In our minds we can see Jesus break the fourth wall, turn to the camera and roll his eyes so hard we can hear his pupils bouncing off the back of his skull.
But we’ve read to the end of the story, so we know Jesus achieved true glory.
He was finally exalted, lifted up before the eyes of the world.
The problem, though, for those who aspire to always be first in line is that when Jesus was lifted up before the eyes of the world, the only time he was high enough to look down on us from the heights of a glory almost no one sees as glorious…was when he looked down at us from the cross.
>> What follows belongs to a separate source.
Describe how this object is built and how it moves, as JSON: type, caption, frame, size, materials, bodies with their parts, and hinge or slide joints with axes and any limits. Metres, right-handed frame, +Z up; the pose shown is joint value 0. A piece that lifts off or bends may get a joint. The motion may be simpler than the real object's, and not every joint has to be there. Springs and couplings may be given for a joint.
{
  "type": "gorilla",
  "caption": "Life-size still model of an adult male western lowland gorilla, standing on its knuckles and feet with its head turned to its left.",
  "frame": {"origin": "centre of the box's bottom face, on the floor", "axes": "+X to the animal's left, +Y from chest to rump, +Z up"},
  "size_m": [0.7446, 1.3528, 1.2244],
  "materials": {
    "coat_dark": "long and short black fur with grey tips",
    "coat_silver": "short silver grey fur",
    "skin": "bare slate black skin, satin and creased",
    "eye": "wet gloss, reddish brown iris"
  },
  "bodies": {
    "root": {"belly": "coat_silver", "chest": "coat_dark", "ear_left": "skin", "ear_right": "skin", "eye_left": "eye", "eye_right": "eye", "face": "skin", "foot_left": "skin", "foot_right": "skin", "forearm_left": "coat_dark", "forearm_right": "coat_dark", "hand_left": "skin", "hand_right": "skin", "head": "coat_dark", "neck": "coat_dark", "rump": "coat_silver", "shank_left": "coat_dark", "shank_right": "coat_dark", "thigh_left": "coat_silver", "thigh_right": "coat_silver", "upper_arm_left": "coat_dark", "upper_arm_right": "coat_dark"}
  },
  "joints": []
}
Because from up there you can see everyone—not just the people who run a world that benefits mostly themselves, but more importantly, the people such a world so regularly leaves behind—the sick, the poor, the grieving, the disempowered, and the disabled.
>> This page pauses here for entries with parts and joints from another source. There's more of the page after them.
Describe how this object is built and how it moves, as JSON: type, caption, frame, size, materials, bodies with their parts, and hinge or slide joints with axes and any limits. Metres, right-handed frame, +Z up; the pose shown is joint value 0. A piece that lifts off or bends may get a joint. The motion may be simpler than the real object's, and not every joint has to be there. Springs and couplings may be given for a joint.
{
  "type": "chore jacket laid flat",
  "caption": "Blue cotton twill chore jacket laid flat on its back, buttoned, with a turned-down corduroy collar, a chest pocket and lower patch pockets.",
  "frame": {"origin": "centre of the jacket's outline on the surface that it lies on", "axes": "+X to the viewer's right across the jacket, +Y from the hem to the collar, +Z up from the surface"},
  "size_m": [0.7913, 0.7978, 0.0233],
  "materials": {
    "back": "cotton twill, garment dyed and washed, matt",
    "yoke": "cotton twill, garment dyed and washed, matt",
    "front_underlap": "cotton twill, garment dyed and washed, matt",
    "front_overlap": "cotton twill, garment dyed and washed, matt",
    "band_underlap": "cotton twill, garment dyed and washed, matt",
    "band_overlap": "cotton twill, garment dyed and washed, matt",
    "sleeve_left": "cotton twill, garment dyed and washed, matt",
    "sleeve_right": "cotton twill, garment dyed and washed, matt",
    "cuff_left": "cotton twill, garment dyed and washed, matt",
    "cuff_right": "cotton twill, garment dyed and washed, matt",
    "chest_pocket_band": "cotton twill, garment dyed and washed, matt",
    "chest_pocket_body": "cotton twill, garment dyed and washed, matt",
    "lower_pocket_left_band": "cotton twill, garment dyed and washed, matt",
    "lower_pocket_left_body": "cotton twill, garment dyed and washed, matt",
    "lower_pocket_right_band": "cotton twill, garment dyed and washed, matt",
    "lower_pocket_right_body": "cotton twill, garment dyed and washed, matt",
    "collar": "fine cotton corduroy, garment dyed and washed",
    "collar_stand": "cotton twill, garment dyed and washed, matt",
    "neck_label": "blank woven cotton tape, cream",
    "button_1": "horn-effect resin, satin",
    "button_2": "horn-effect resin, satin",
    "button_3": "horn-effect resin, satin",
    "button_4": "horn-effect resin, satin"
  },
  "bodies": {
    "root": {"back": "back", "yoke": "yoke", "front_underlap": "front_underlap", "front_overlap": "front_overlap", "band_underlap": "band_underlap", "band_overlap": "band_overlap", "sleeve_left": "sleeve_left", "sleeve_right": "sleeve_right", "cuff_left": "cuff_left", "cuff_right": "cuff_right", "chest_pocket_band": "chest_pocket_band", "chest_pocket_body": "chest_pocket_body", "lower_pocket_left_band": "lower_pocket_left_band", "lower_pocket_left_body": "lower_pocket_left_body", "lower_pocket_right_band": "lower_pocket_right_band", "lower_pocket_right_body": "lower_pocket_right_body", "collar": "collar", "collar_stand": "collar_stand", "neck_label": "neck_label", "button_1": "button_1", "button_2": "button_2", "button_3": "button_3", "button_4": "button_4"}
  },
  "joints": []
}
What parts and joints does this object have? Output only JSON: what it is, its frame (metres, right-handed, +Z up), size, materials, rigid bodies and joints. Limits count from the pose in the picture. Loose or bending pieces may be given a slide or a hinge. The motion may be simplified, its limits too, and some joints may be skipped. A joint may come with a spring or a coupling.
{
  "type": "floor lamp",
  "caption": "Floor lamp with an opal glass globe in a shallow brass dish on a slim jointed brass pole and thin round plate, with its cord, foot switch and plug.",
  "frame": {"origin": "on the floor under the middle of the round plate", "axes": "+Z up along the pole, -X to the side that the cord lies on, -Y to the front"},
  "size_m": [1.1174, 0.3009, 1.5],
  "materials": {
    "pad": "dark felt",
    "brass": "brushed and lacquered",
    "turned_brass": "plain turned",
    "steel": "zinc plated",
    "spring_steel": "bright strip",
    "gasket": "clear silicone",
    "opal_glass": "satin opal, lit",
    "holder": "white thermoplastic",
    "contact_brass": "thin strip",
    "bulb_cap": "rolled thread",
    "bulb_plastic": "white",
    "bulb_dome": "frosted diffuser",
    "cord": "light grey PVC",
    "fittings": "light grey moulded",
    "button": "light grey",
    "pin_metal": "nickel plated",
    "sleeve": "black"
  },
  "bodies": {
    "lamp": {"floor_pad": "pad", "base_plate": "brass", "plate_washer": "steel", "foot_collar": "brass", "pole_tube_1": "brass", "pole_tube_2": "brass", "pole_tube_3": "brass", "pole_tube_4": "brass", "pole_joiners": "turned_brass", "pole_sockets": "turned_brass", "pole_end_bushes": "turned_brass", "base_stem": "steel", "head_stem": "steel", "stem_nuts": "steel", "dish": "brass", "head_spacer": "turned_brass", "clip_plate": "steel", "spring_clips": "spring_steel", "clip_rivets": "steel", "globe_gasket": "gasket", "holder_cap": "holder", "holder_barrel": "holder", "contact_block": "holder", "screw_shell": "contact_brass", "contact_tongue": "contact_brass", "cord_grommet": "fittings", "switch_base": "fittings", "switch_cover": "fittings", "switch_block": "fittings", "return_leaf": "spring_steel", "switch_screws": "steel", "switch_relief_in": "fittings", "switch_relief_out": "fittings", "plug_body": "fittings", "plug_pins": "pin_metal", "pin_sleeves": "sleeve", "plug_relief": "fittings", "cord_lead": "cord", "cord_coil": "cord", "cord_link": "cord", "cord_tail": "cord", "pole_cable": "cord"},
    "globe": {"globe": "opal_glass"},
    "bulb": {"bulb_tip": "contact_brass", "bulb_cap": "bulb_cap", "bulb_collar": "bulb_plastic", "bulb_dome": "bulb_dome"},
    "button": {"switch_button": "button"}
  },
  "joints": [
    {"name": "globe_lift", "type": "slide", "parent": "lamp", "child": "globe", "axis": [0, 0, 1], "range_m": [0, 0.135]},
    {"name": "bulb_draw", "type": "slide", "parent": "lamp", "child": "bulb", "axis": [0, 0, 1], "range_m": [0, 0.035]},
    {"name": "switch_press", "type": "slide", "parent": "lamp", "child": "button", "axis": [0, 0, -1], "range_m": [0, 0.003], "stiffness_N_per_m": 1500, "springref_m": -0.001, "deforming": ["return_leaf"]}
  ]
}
From up there, you can finally see the people who’ve been hidden in the shadows cast by a world where prestige is achieved by trampling those we’ve been taught it’s permissible to ignore—those whose votes and access to the system have been stolen from them, those who’ve watched their children leave home never to return, those who’ve been told their stories can’t possibly be true—and that even if those stories are true, we don’t want to ruin a man’s life by taking them seriously.
From the cross you can see a world most people didn’t even know existed.
But that’s okay. The way God sees things, that’s the true meaning of glory.